Another not-so-great part of it all was the RV facilities. We were staying at a city park, which was nice enough for what it was, but it was not equipped for long-term stays. The worst part about that was we were told when we called about the job that we would have full hookups. We get there and there wasn't even a real place for us, or the six RVs that pulled in after us to park because it was overbooked. We wound up backing in next to a fellow (who ended up being our foreman) who helped us get our water tank filled. He was a great help in fixing up our rig for some long term boondocking. Since there were no water hookups whatsoever in this park we all hooked up various hoses from the shower house and ran them down the hill to a general area where people could splice in and fill up their rigs.
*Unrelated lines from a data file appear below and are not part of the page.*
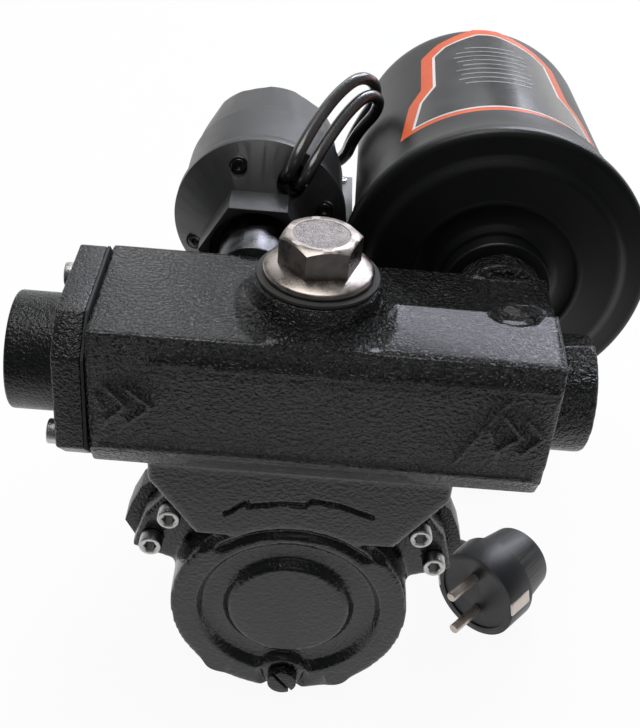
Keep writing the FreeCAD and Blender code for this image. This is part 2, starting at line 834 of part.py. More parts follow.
def make_rotor():
    tail_start = housing_rear + S.shield_thickness
    half_stack = S.stack_length / 2
    steps = [
        (shaft_front, S.impeller_seat_radius),
        (impeller_rear, S.seal_seat_radius),
        (bearing_front, S.bearing_seat_radius),
        (bearing_front + S.bearing_width, S.rotor_seat_radius),
        (bearing_rear, S.bearing_seat_radius),
        (tail_start, S.impeller_seat_radius),
        (tail_start + S.shaft_tail, None),
    ]
    outline = [(ZERO, ZERO)]
    for (start, radius), (end, _) in zip(steps, steps[1:]):
        outline += [(radius, start - shaft_front), (radius, end - shaft_front)]
    outline.append((ZERO, tail_start + S.shaft_tail - shaft_front))
    outline[1] = (S.impeller_seat_radius, ZERO)
    node(turned("y", shaft_front, axis, outline), "shaft")

    bore = S.impeller_seat_radius + S.fit
    core = [("circle", ZERO, ZERO, S.impeller_radius - S.vane_length), ("circle", ZERO, ZERO, bore)]
    spoke = (S.impeller_radius - S.vane_length - 2, S.impeller_radius, S.vane_thickness)
    node(spoked("y", impeller_front, axis, S.impeller_thickness, core, spoke, 24), "impeller")
    nut = cut(hexagon("y", impeller_front - S.nut_height, impeller_front, axis,
                      S.nut_radius * math.sqrt(3)),
              rod("y", impeller_front - S.nut_height, impeller_front, axis, bore))
    node(nut, "impeller_nut")

    seal_head_end = housing_front - S.bracket_thickness + S.seal_pocket_depth
    seat_front = seal_head_end - S.seal_seat_length
    node(tube("y", impeller_rear, seat_front - S.seal_face_gap, axis, S.seal_head_radius,
              S.seal_seat_radius + S.fit), "seal_head")
    node(tube("y", seat_front, seal_head_end, axis, S.seal_pocket_radius - S.fit,
              S.shaft_hole_radius), "seal_seat")

    core_half = half_stack + 1
    core = tube("y", -core_half, core_half, axis, S.rotor_radius, S.rotor_seat_radius + S.fit)
    rings = [tube("y", start, start + 6, axis, S.rotor_radius - 1, S.rotor_seat_radius + 4)
             for start in (-core_half - 6, core_half)]
    node(fuse(core, *rings), "rotor_core")

    fan_start = tail_start + S.fan_setback
    core = [("circle", ZERO, ZERO, S.fan_hub_radius),
            ("circle", ZERO, ZERO, S.impeller_seat_radius + S.fit)]
    spoke = (S.fan_hub_radius - 2, S.fan_radius, S.fan_blade)
    node(spoked("y", fan_start, axis, S.fan_length, core, spoke, 9), "cooling_fan")


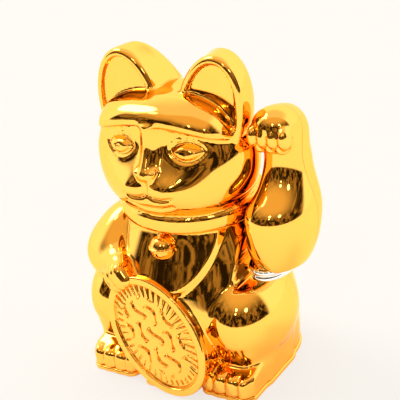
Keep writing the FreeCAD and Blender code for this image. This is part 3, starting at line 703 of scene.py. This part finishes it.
def half_mesh(mesh, name, at, keep_front, gap):
    """One side of a hollow form, cut at a plane across Y, with the cut walls closed."""
    half = bmesh.new()
    half.from_mesh(mesh)
    y = (at - gap / 2 if keep_front else at + gap / 2) * MM
    geometry = half.verts[:] + half.edges[:] + half.faces[:]
    cut = bmesh.ops.bisect_plane(
        half, geom=geometry, dist=1e-7, plane_co=(0, y, 0), plane_no=(0, 1, 0),
        clear_outer=keep_front, clear_inner=not keep_front)
    rim = [e for e in cut["geom_cut"] if isinstance(e, bmesh.types.BMEdge) and e.is_boundary]
    filled = bmesh.ops.triangle_fill(half, edges=rim, use_beauty=True, normal=(0, 1 if keep_front else -1, 0))
    caps = [f for f in filled["geom"] if isinstance(f, bmesh.types.BMFace)]
    for face in caps:
        face.smooth = False
    for edge in rim:
        edge.smooth = False
    bmesh.ops.recalc_face_normals(half, faces=half.faces[:])
    result = bpy.data.meshes.new(name)
    half.to_mesh(result)
    half.free()
    return result


#  grid steps in millimetres: the body's here, the small parts' below
BODY_STEP = 0.85
SEAM_GAP = 0.14


def body_shells():
    """The two body halves, cut from one sculpted form."""
    whole = sculpt("body_form", body, (-54, -48, -1), (54, 38, 152), BODY_STEP)
    for name, front in (("front_shell_skin", True), ("rear_shell_skin", False)):
        mesh = half_mesh(whole, name, SEAM_Y, front, SEAM_GAP)
        piece = new_piece(name, mesh, "case", "gold_plating", "front_shell" if front else "rear_shell")
        piece.data.materials.append(gold())
    bpy.data.meshes.remove(whole)


def arm_shells():
    """The two arm halves, cut from one sculpted form."""
    whole = sculpt("arm_form", arm, (28, -30, 54), (64, 18, 132), BODY_STEP * 0.8)
    for name, front in (("arm_front_skin", True), ("arm_rear_skin", False)):
        mesh = half_mesh(whole, name, ARM_SEAM_Y, front, SEAM_GAP)
        piece = new_piece(name, mesh, "arm", "gold_plating", "arm_front_shell" if front else "arm_rear_shell")
        piece.data.materials.append(gold())
    bpy.data.meshes.remove(whole)


FINE_STEP = 0.3


def small_piece(name, field, low, high, step, body_name, node, slot, finish):
    """Sculpts one piece that stands for one CAD part."""
    mesh = sculpt(name, field, low, high, step)
    piece = new_piece(name, mesh, body_name, slot, node)
    piece.data.materials.append(finish)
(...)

Since we didn't have a real space, our electricity sucked because we were piggybacking on our neighbor’s box. He had the 30 amps for his rig, and we were plugged into the little 15 amp in his box. That meant we couldn't run more than one appliance at a time, and when yet another RVer pulled in beside us and plugged into the other 15 amp plug, then we couldn't do anything. Luckily, before we left, someone left early from a real spot, so when we could slog out of the mud hole, we moved. But that only helped with the electricity. The sewer was a whole other bag of fun. Some dude came around with this pickup and took care of that. I'm glad there was someone who came around, but he was gross. Phil saw him emptying people's sewer tanks with no gloves and no regard for getting crap all over his hands. Can you imagine that guy's steering wheel? Yeeck.